Descending from the forested campground, we went for a quick, refreshing, and warm (comparatively) swim. Back on the main highway, we continued south out of the
Missoula valley towards Lost Trail Pass and the Continental Divide. But only a few miles passed before we came upon the small town of Darby, another historic ranger station, and the gazebo that would be our home for the next few hours. With picnic tables and electrical outlets, it was a great place to make tuna sandwiches and catch up on blog posts from the many days without phone service along the Lochsa River.
Just as we were finally ready to shove off and head out again, dark clouds rushed in from the south and the now brisk wind shifted 180 degrees (turning tail wind to head wind). A quick look at radar let us know that the edge of a heavy rainstorm to the south was only sideswiping our current location, and would soon be out of range to the east. With this information, we struck out. The next few miles held windy gusts and sporadic large rain drops, but the sky soon cleared and we were back with only the sun, our constant companion and challenger.

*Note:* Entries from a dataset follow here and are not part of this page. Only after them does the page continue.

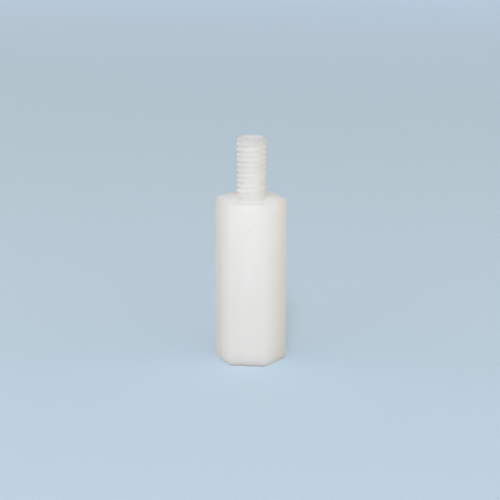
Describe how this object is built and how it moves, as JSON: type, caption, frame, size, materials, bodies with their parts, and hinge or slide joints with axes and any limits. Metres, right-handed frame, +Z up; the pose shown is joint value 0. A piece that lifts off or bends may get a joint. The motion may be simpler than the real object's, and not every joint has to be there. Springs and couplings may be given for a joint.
{
  "type": "hex standoff",
  "caption": "Hexagonal nylon standoff, moulded in one piece: a pillar with a threaded stud on its shoulder and a threaded hole in its foot.",
  "frame": {"origin": "middle of the foot, the flat face that holds the threaded hole", "axes": "+Z up along the common axis of the hole, the body and the stud; two corners of the hexagon lie on the X axis, and two of its flats face +Y and -Y"},
  "size_m": [0.0068, 0.006, 0.022],
  "materials": {
    "natural_nylon": "satin, milky and slightly translucent"
  },
  "bodies": {
    "root": {"hex_standoff": "natural_nylon"}
  },
  "joints": []
}
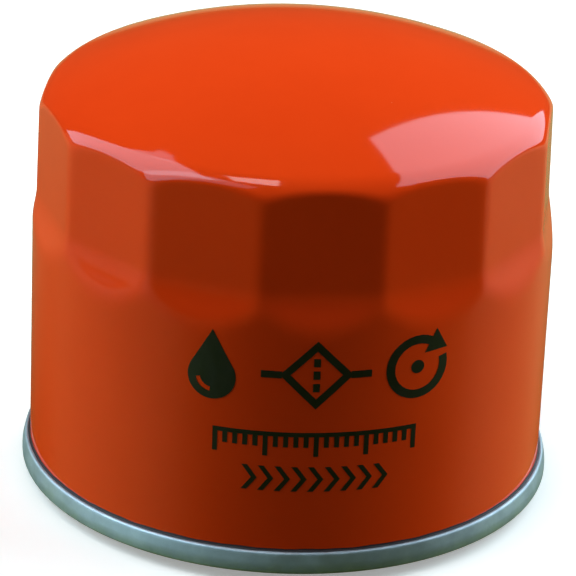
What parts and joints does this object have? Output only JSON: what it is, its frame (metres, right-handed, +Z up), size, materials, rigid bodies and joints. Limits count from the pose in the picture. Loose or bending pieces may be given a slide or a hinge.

A snack stop near friendly horses and mules gave us the fuel to begin the ascent to
Lost Trail Pass - a grueling 7 miles and 4000 feet of elevation gain, thereabouts. Late afternoon, Lost Trail Hot Springs came within range as a steep gravel path down to the right. Curious and tired, we made the descent.
A tremendously tall wooden person greeted us before we rode through the assemblage of various wooden buildings. Unimpressed by the hot-springs-fed swimming pool and slightly spooked by the Deliverance-esque atmosphere, we climbed back to the highway and continued churning towards the pass.
Sun sinking lower, still three miles from the crest, Kevin heard a brook calling from a bend in the road. Low on water, we dropped our bikes and worked down the steep, thickly forested roadside to a cold, clear stream.
Dark under the doghair thicket, the forest floor was mostly bare save for baneberry, some unknown herb with deeply serrate edges, mitrewort, and one flower wintergreen growing lush and bright along the water's edge. Rosettes of rattlesnake plantain scattered themselves over the deep litter in the darkest places. Letharia, a dry side lichen, grew alongside more familiar Hypogymnias.
Finding the deep woods enchanting but too spooky to spend the night, we found a perch on a long pile of sand and rocks, likely left from highway construction.